Richard R. Beeman
Dr. Richard R. Beeman, the emeritus John Welsh Centennial Professor of History, has been a member of the faculty at the University of Pennsylvania for forty-five years. He is a historian of the American revolutionary era and has written seven books and several dozen articles on aspects of America’s political and constitutional history in the eighteenth and early nineteenth centuries. His recent book, Plain, Honest Men: The Making of the American Constitution (Random House, 2009), was the winner of the George Washington Book Prize and the Literary Award of the Athenaeum of Philadelphia.

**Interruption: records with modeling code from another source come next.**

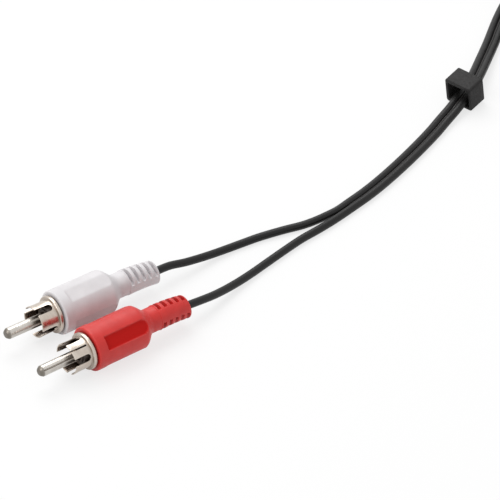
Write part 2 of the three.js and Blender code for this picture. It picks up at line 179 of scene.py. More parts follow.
def coilPoints():
    # inwards in the lower layer, up at the innermost turn and outwards again in the upper layer
    half = coil["turns"] / 2
    count = round(coil["turns"] * coil["pointsPerTurn"])
    low, high = coil["layerHeights"]
    points = []
    for i in range(count + 1):
        turn = -half + coil["turns"] * i / count
        radius = coil["innerRadius"] + coil["turnPitch"] * math.hypot(turn, coil["crownTurns"])
        angle = math.pi / 2 - 2 * math.pi * (turn + half)
        rise = smoothStep(-coil["climbTurns"] / 2, coil["climbTurns"] / 2, turn)
        points.append((coil["centre"][0] + radius * math.cos(angle),
                       coil["centre"][1] + radius * math.sin(angle), low + (high - low) * rise))
    return points


def twinLines():
    # the middle of the twin cord, each strand beside or above it, and the web's two directions
    middle = lineThrough(cordRoute["twin"] + cordRoute["ontoEdge"] + coilPoints(),
                         twinCord["sampleStep"])
    left, right, sides = [], [], []
    onEdge = 0.0
    for i, point in enumerate(middle):
        heading = (middle[min(i + 1, len(middle) - 1)] - middle[max(i - 1, 0)]).normalized()
        level = Vector((-heading.y, heading.x, 0)).normalized()
        up = heading.cross(level)
        if onEdge < 1:
            onEdge = smoothStep(twinCord["ontoEdgeFrom"], twinCord["ontoEdgeTo"], point.x)
        roll = onEdge * math.pi / 2
        side = level * math.cos(roll) + up * math.sin(roll)
        sides.append((side, heading.cross(side).normalized()))
        left.append(point + side * twinCord["strandPitch"] / 2)
        right.append(point - side * twinCord["strandPitch"] / 2)
    return middle, left, right, sides


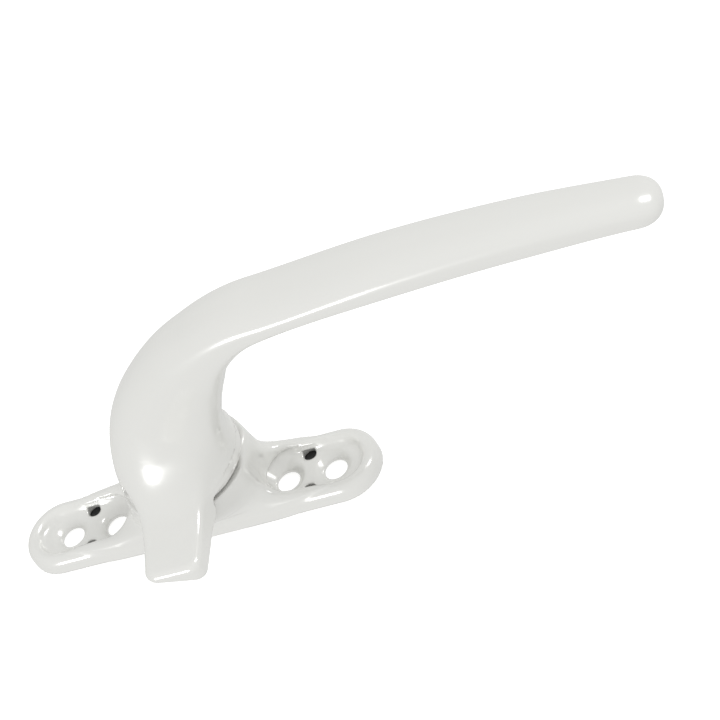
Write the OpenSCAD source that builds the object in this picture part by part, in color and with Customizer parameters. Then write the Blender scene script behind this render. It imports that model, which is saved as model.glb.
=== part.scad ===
// Cockspur window handle: a curved lever with a locking spur, turning on a screwed-down base plate.
// Origin: middle of the four screw holes, on the back face of the plate.
// +X runs along the closed lever, +Z points away from the window and -Y towards the locking spur.
// All sizes are in millimetres.

/* [Fixing holes] */
// Distance between the two inner screw holes
inner_centres = 43; // [42:0.5:45]
// Distance between the two outer screw holes
outer_centres = 66; // [65:0.5:68]
// Diameter of each screw hole
screw_d = 5.4; // [4:0.1:5.6]
// Diameter at the top of the dished seat for a screw head
dish_d = 10.4; // [9:0.1:10.8]

/* [Plate] */
// Length of the plate
plate_l = 88; // [86:1:96]
// Width of the plate
plate_w = 18.4; // [18.2:0.1:20]
// Height of the rails at the ends of the plate
rail_h = 4.6; // [4.2:0.1:5.2]
// Rounding of the top edge of the rails
rail_round = 2.2; // [1.5:0.1:2.4]
// Height of the floor of the two screw recesses
floor_h = 2.4; // [1.9:0.1:2.6]
// Distance from the middle of the screw holes to the near end of each recess
recess_in = 14.6; // [14.4:0.1:16]
// Distance from the middle of the screw holes to the far end of each recess
recess_out = 40.4; // [39.5:0.1:40.8]
// Width of each recess at its floor
recess_w = 11.6; // [10.8:0.1:12.4]
// Diameter of the round pockets that hold the clips of a cover cap
clip_d = 3.5; // [3:0.1:4]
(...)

His annotated edition of the Declaration of Independence and the U.S. Constitution, The Penguin Guide to the United States Constitution, was published by Penguin Books in 2010. Dr. Beeman has also recently completed a six-volume edition of Civic Classics, published by Penguin in August 2012. His newest book, Our Lives, Our Fortunes and Our Sacred Honor: The Forging of American Independence, 1774–1776, was released in May 2013. This book tells the story of the drama that played out within the Continental Congress between September 1774 and July 4, 1776, as America’s political leaders argued about and ultimately agreed on the decision to declare their independence from Great Britain.
Dr. Beeman has received numerous awards, including fellowships from the National Endowment for the Humanities, the Rockefeller Foundation, the Institute for Advanced Study at Princeton, and the Huntington Library. He has served as a Fulbright professor in the United Kingdom and as Vyvian Harmsworth Distinguished Professor of American History at Oxford University.